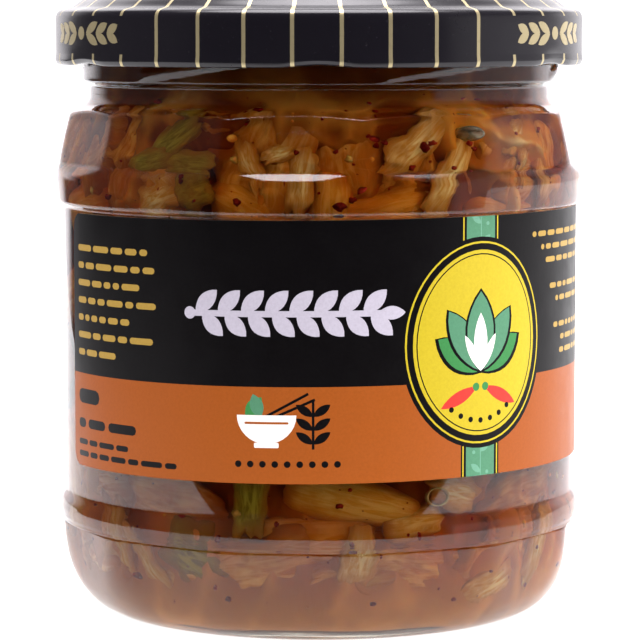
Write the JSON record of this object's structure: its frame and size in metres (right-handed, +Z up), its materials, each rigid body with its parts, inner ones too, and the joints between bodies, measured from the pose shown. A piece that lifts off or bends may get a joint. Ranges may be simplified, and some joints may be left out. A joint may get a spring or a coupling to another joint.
{
  "type": "kimchi jar",
  "caption": "Sealed round glass jar of kimchi with a twist-off metal lid, a faceted shoulder and heel, and a wrapped two-colour paper label.",
  "frame": {"origin": "middle of the jar's base, on the plane of its contact ring", "axes": "+Z up along the jar's axis, the label's front faces -Y, +X to the right of the front"},
  "size_m": [0.0856, 0.0856, 0.0994],
  "materials": {
    "glass": "clear, polished",
    "lid": "satin black lacquer with thin gold stripes",
    "label": "satin print, black above orange",
    "kimchi": "wet, amber to orange-red"
  },
  "bodies": {
    "root": {"glass_jar": "glass", "lid": "lid", "label": "label", "kimchi_heap": "kimchi"}
  },
  "joints": []
}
★ ★ ★
## Task description:
Print the whole listing exactly as it is.

## Task result:
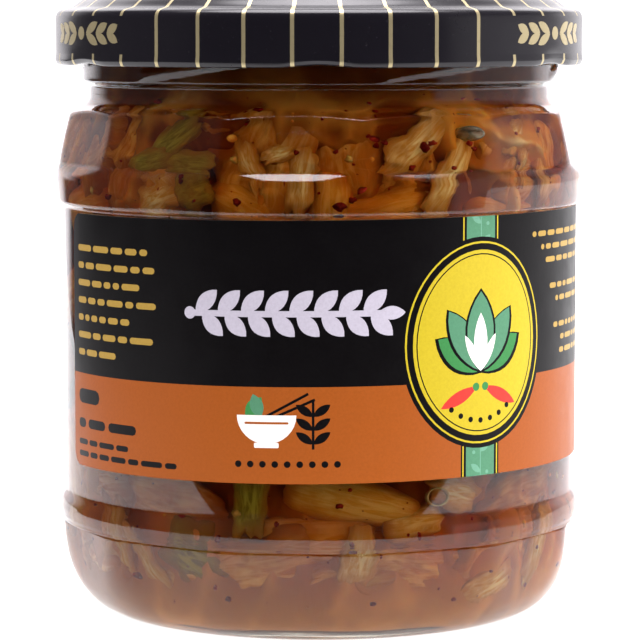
Write the JSON record of this object's structure: its frame and size in metres (right-handed, +Z up), its materials, each rigid body with its parts, inner ones too, and the joints between bodies, measured from the pose shown. A piece that lifts off or bends may get a joint. Ranges may be simplified, and some joints may be left out. A joint may get a spring or a coupling to another joint.
{
  "type": "kimchi jar",
  "caption": "Sealed round glass jar of kimchi with a twist-off metal lid, a faceted shoulder and heel, and a wrapped two-colour paper label.",
  "frame": {"origin": "middle of the jar's base, on the plane of its contact ring", "axes": "+Z up along the jar's axis, the label's front faces -Y, +X to the right of the front"},
  "size_m": [0.0856, 0.0856, 0.0994],
  "materials": {
    "glass": "clear, polished",
    "lid": "satin black lacquer with thin gold stripes",
    "label": "satin print, black above orange",
    "kimchi": "wet, amber to orange-red"
  },
  "bodies": {
    "root": {"glass_jar": "glass", "lid": "lid", "label": "label", "kimchi_heap": "kimchi"}
  },
  "joints": []
}